Although specific speaker frequency ranges vary between specific brand/model (thus the need to make adjustments accordingly), here are some general guidelines using speakers and a subwoofer.

  • If you are using bookshelf/satellite speakers the crossover point between the speakers and the subwoofer usually lies between 80-to-120Hz.
  • If you are using floor-standing speakers at the crossover point between the speakers and the subwoofer can be set lower, such as around 60Hz.

One clue to finding a good crossover point is to take note of the speaker and subwoofer specifications to determine what the manufacturer designates as the bottom end response of your speakers and the top-end response of your subwoofer. Once again this is listed in Hz. You can then go into your home theater receiver's speaker settings and use those points as a guideline.
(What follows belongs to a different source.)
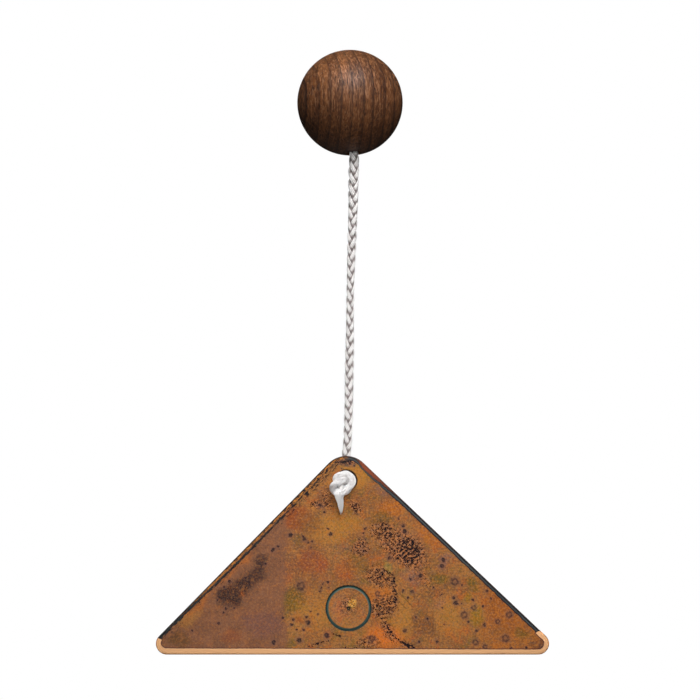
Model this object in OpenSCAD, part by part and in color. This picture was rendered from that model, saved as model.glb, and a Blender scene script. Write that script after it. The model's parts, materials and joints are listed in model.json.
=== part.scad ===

Another useful tool in setting crossover points is a DVD or Blu-ray test disc that includes an audio test section, such as Digital Video Essentials.

The Bottom Line

There is more to getting that "knock your socks off" bass experience than just connecting your speakers and subwoofer, turning on your system and raising the volume.

By purchasing the best matching speaker and subwoofer options (try to stick with the same brand or model series) for your needs and budget, and taking some extra time to position your speakers and subwoofer in the best locations and implement bass management, you will discover a more satisfying home theater listening experience.

In order for bass management to be effective, there must be a smooth, continuous transition, both in frequency and volume output as sounds move from the speakers to the subwoofer. If not, you will sense an un-evenness in your listening experience—like something is missing.

Whether you use the automated or manual path to bass management is up to you—Don't get bogged down with the "techie" stuff to the point where you end up spending most of your time making adjustments, rather than enjoying your favorite music and movies.

The important thing is that your home theater setup sounds good to you.